Was ist das denn? „Civitas“ (20.06.15) nennt dies „bis zum Überdruß wiederholter, pseudowissenschaftlicher, medienpolitisch abgedroschener, drittwelt-ökologischer Gutsprech“. Dem will ich nicht widersprechen.
Selbstverständlich sinnt ein solcher Papst auch auf Abhilfe – und greift tief in den Fundus des Sozialismus, der weiland auch durch das „Ahlener Programm“ aus den ersten Tagen der CDU wehte (und im Volk als „rheinischer Sozialismus“ veräppelt wurde: „Die CDU überwindet Kapitalismus und Marxismus“). Bei Papst Franz klingt das so:
„Ökologische Umkehr“ (Dieser Imperativ ist die Überschrift über Teil III der Enzyklika.).
„Darum ist die Stunde gekommen, in einigen Teilen der Welt eine gewisse Rezession zu akzeptieren und Hilfen zu geben, damit in anderen Teilen ein gesunder Aufschwung stattfinden kann.“ (§ 193)
Beschließen wir – zwar ein wenig ketzerisch, doch versöhnlich gestimmt – diese kritische Betrachtung mit § 83 aus der Feder des Pontifex maximus:
„Der letzte Zweck der anderen Geschöpfe sind nicht wir. Doch alle gehen mit uns und durch uns voran auf das gemeinsame Ziel zu, das Gott ist, in einer transzendenten Fülle, wo der auferstandene Christus alles umgreift und erleuchtet.
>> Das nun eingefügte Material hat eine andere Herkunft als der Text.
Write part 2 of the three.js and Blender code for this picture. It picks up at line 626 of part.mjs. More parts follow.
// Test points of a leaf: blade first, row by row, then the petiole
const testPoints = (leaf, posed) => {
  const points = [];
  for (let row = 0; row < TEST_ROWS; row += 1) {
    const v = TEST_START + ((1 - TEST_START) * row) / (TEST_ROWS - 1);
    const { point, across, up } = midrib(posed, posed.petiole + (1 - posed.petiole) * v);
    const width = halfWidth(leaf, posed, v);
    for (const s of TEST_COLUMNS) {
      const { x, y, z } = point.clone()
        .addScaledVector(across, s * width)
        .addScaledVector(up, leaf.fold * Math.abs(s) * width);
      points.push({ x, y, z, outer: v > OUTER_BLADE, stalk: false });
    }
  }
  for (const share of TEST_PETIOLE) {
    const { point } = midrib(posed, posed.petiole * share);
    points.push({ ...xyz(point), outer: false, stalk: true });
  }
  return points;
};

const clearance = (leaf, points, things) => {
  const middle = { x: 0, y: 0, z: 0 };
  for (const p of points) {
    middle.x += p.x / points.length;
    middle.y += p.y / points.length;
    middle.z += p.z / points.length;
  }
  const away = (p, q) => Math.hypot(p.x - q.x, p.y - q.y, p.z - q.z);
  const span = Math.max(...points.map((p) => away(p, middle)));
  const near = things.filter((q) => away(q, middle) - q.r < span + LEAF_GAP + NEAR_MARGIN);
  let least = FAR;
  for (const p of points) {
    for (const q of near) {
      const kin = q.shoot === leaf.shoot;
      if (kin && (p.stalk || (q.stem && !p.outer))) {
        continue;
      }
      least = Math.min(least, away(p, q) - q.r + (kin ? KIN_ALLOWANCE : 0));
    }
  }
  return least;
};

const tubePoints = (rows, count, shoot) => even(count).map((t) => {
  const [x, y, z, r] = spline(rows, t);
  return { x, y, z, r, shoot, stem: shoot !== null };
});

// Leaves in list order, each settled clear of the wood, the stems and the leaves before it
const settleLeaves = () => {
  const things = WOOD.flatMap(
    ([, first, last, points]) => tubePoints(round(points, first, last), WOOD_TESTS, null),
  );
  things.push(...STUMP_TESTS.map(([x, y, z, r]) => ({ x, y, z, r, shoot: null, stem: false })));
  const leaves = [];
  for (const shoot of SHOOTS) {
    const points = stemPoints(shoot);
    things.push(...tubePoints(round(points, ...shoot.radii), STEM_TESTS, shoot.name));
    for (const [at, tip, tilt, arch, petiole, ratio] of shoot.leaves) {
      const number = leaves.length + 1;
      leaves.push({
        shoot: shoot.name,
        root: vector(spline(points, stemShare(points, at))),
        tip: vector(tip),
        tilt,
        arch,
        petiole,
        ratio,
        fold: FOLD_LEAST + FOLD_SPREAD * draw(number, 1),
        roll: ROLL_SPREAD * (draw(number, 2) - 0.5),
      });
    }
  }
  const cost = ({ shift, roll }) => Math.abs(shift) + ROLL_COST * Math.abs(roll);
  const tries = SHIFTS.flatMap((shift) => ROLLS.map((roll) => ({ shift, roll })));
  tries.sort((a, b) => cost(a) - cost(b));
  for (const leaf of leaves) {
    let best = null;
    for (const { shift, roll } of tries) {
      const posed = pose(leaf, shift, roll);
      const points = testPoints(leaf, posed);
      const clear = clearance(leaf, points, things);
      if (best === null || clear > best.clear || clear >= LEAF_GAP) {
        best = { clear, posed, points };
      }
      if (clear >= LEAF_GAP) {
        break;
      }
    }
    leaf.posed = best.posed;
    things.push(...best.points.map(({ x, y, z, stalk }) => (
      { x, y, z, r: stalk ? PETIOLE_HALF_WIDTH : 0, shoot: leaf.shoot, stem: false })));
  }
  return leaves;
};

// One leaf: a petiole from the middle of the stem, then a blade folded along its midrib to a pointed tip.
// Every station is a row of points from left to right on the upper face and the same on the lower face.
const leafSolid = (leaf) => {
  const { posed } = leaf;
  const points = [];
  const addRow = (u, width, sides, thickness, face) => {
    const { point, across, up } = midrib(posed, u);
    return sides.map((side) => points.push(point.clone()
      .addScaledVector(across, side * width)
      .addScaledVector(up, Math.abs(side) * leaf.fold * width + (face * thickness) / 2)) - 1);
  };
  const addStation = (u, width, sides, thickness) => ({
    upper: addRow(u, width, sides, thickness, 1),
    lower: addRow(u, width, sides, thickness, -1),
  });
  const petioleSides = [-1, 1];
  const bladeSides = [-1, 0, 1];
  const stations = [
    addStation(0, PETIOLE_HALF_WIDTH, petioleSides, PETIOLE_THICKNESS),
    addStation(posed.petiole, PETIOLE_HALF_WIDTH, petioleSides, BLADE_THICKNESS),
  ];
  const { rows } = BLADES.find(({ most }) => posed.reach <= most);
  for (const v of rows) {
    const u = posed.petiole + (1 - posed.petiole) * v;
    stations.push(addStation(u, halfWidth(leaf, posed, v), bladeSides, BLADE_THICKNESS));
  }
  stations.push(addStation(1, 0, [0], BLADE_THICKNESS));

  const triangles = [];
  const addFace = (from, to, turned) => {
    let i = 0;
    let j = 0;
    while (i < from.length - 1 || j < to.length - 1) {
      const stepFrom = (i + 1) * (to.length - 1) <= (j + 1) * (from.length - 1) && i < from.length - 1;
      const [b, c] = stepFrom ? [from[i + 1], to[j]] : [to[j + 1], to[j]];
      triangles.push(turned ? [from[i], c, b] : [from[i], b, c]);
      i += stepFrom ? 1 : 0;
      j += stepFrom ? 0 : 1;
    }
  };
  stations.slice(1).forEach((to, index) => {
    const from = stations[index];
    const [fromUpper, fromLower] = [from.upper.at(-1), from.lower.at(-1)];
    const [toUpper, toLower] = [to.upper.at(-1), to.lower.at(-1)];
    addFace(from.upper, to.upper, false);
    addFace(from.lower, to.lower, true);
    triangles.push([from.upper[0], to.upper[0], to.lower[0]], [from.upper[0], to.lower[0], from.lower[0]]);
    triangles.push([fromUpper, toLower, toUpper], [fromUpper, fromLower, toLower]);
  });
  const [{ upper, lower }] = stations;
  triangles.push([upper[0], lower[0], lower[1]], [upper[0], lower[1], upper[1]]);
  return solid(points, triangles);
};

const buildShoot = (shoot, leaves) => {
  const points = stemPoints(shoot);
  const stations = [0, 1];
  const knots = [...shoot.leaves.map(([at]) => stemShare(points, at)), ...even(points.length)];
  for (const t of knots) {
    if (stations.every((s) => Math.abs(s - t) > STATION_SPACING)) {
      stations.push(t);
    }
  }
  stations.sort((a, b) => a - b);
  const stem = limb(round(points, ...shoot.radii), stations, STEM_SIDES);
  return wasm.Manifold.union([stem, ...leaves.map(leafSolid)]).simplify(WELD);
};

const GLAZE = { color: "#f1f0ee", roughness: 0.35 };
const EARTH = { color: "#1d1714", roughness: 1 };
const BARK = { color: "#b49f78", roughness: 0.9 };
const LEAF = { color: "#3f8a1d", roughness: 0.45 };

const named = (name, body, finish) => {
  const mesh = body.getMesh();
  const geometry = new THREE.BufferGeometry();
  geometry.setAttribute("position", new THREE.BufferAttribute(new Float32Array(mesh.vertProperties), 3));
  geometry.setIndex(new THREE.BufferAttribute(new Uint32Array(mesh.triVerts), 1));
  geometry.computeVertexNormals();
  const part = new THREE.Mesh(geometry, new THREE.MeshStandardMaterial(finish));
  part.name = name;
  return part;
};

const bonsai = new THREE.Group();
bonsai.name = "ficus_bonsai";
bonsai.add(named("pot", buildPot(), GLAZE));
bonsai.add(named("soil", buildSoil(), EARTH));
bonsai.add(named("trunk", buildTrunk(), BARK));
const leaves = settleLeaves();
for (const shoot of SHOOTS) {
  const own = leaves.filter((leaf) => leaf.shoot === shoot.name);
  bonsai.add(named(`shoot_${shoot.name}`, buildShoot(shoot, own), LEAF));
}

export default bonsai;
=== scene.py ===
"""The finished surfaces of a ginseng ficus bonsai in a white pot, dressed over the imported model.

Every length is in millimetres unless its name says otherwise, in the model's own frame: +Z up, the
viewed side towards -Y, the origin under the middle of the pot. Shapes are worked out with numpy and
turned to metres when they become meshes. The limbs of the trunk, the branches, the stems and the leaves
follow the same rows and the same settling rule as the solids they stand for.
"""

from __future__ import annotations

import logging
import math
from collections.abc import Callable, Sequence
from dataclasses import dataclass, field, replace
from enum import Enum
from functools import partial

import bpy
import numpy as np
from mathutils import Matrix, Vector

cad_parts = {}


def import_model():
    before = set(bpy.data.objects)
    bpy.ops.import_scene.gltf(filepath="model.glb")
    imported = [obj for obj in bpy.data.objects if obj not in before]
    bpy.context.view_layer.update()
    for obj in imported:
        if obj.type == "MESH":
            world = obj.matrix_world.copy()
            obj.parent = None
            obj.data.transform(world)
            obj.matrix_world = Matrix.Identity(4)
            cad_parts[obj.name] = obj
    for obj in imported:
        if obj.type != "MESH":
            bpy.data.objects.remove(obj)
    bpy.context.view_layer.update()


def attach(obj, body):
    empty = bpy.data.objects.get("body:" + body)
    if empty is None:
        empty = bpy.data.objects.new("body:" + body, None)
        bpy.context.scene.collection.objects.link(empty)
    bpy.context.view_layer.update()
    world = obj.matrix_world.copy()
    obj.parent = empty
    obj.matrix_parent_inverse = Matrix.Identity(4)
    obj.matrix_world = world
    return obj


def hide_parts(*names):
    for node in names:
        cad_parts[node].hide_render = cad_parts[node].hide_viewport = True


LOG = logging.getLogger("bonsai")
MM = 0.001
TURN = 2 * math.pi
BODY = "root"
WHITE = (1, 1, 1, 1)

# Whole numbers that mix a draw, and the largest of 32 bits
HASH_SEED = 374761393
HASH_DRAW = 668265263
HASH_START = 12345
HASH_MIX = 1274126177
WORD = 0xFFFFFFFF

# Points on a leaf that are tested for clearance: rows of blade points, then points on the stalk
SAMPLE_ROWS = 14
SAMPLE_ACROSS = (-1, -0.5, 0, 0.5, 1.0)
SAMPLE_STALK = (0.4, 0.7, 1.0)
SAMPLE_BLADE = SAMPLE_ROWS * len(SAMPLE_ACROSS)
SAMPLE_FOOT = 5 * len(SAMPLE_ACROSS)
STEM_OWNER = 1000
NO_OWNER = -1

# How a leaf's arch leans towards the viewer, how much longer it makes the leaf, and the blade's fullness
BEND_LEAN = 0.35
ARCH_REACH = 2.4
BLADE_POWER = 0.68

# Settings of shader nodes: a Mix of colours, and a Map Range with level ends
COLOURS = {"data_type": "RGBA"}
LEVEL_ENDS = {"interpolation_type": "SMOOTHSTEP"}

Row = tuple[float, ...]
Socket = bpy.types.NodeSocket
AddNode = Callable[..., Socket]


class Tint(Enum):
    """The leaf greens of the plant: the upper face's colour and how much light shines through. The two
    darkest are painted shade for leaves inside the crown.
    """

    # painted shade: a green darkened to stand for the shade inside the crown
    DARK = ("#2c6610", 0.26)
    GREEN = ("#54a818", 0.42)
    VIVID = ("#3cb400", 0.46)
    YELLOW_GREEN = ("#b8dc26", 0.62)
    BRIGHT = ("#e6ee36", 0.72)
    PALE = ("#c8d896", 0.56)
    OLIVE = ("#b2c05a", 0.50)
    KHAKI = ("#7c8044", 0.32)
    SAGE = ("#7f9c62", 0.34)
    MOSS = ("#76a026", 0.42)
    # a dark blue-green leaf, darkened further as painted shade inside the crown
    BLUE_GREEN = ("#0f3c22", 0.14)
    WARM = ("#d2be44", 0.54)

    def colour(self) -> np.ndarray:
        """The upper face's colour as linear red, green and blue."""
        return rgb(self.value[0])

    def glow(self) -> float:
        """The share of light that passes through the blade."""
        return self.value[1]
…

Denn der Mensch, der mit Intelligenz und Liebe begabt ist und durch die Fülle Christi angezogen wird, ist berufen, alle Geschöpfe zu ihrem Schöpfer zurückzuführen.“
„Alle Geschöpfe zum Schöpfer zurückzuführen“, heißt es da tatsächlich. Nach alter judäischer und christlicher Auffassung sind auch Tiere „Geschöpfe“. So gesehen ist die Erlaubnis, sein Haustier neben sich im Grabe beerdigen zu lassen, durchaus sinnvoll. Denn dereinst dürfen wir ja mit unserem Hund und unserer Katze vor den Schöpfer treten.
Nein, Eure Heiligkeit, so geht es nicht.